Earlier this month the International Science Council (ICSU), with its focus on Environmental and Astronomical disciplines, launched a new three-year ad hoc committee known as the Strategic Coordinating Committee for Information and Data (SCCID).

This committee will provide ICSU with broad expertise and advice on strategic direction in the area of Scientific Data and Information. The initiative follows from several years of work and deliberation by ICSU. The 29th General Assembly of ICSU (Maputo, 2008) decided that SCCID will be a pragmatic alternative to a previously considered Scientific Data and Information Forum (Sci-DIF).

The broad terms of reference for SCCID include international leadership; coordination among ICSU activities; capacity development; advice on the Committee on Data for Science and Technology (CODATA) and the newly established World Data System (WDS); as well as the development of a sustainability plan for ICSU’s leadership in the field.

The membership represents geographic and expertise diversity and is limited to 12 representatives, which include two from Africa - Malika bel Hassen (Tunisia) and myself. Ex officio members represent ICSU, CODATA and the WDS. More information is available here.

A primary principle of ICSU is that of the “Universality of Science”, which embodies the notion of equitable access to data, information and research materials. Already in 1997, the following Principles for Dissemination of Scientific Data were developed jointly by ICSU and CODATA :

  1. Science is an investment in the public interest. Through research and education, scientists foster the creation and dissemination of knowledge. This can have profound effects on the well-being of people and the economies of the world. Science is a critical public investment in our future, a resource with extraordinary dividends.
  2. Scientific advances rely on full and open access to data. Both science and the public are well served by a system of scholarly research and communication with minimal constraints on the availability of data for further analysis. The tradition of full and open access to data has led to breakthroughs in scientific understanding, as well as to later economic and public policy benefits. The idea that an individual or organisation can control access to, or claim ownership of the facts of nature is foreign to science.
  3. A market model for access to data is unsuitable for research and education. Science is a cooperative, rather than a competitive enterprise. No individual, institution, or country can collect all the data it needs to address important scientific issues. Thus, practices that encourage data sharing are necessary to advance science and to achieve the resulting social benefits. Such data sharing is possible within tight research budgets only when data are affordable. If data are formally made available for scientific access, but the prices charged for such access are prohibitively high, the negative impact on science is the same as if access had been legally denied. This is especially the case for scientists in developing countries.
  4. Publication of data is essential to scientific research and the dissemination of knowledge. The credibility of research results depends on the publication of data that back them up and permit reproduction of the results by colleagues. A restriction on data publication or a requirement that colleagues recompile a database from original sources compromises the ability of scientists to advance knowledge.
  5. The interests of database owners must be balanced with society’s need for open exchange of ideas. Given the substantial investment in data collection and its importance to society, it is equally important that data are used to the maximum extent possible. Data that were collected for a variety of purposes may be useful to science. Legal foundations and societal attitudes should foster a balance between individual rights to data and the public good of shared data.
  6. Legislators should take into account the impact intellectual property laws may have on research and education. The balance achieved in the current copyright laws, while imperfect, has allowed science to flourish. It has also supported a successful publishing industry. Any new legislation should strike a balance while continuing to ensure full and open access to data needed for scientific research and education.

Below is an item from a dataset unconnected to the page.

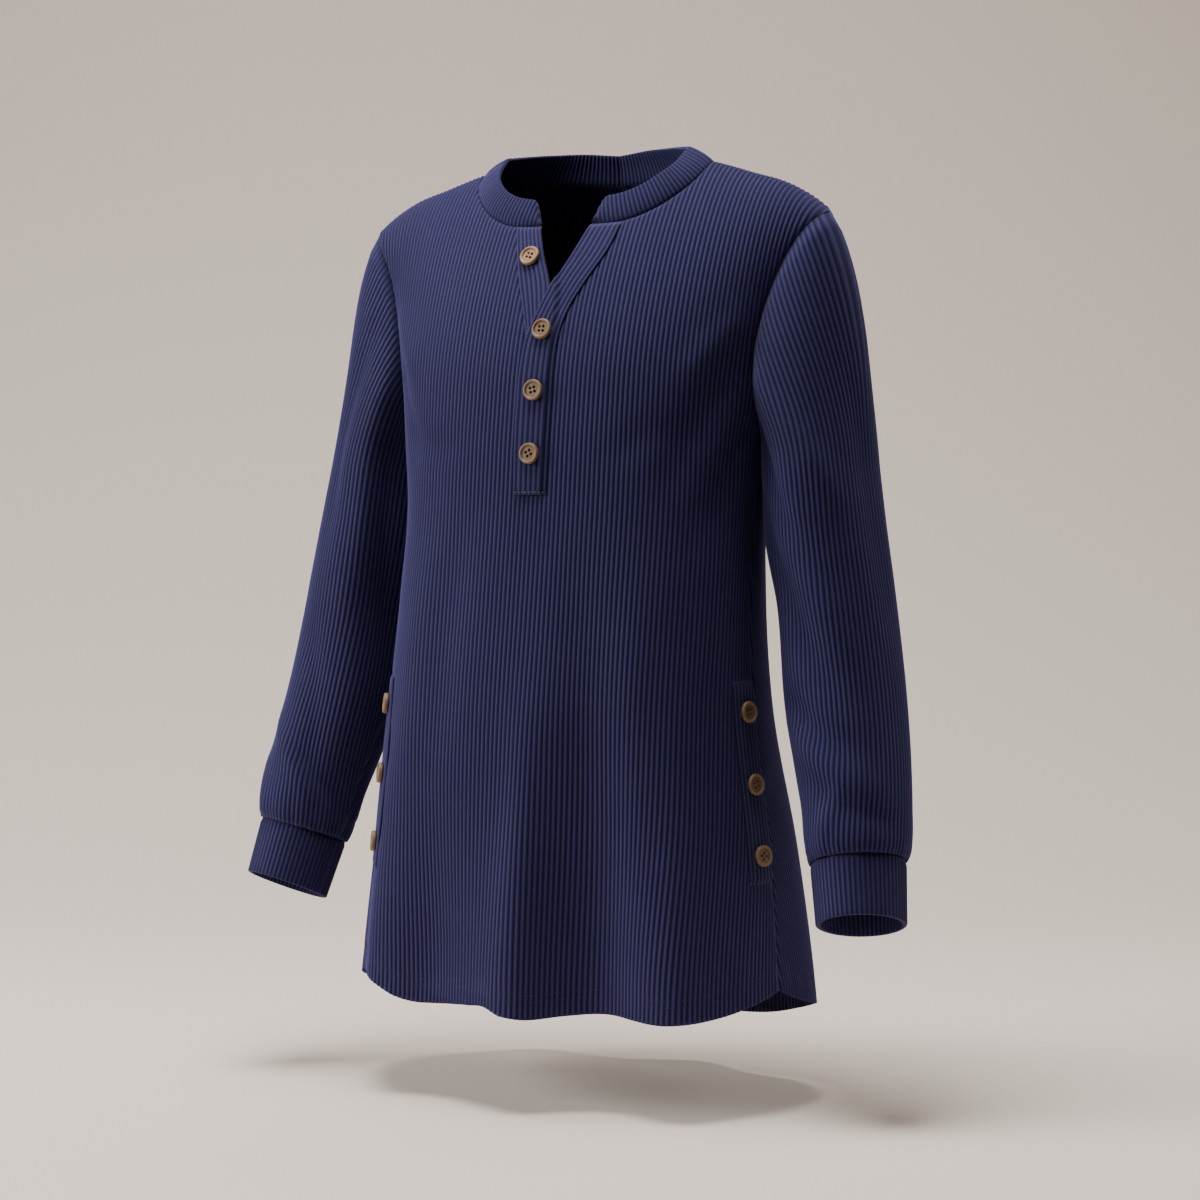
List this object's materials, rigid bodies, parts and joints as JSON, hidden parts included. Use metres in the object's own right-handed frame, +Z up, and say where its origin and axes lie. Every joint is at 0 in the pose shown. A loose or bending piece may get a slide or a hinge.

More than 12 years later the international community is still struggling to find the balance between free and open access to scientific data and information and commercial interest. The SCCID is a continuation of the dialogue, and results from ICSU’s commitment to its three focus areas: International Research Collaboration, Science for Policy and Universality of Science.

CODATA will hold its next assembly in Cape Town in October 2010. For South African policy makers, researchers and data managers, this will be a special opportunity to engage internationally on key topics for the advancement of science and its downstream effect on sustainable development.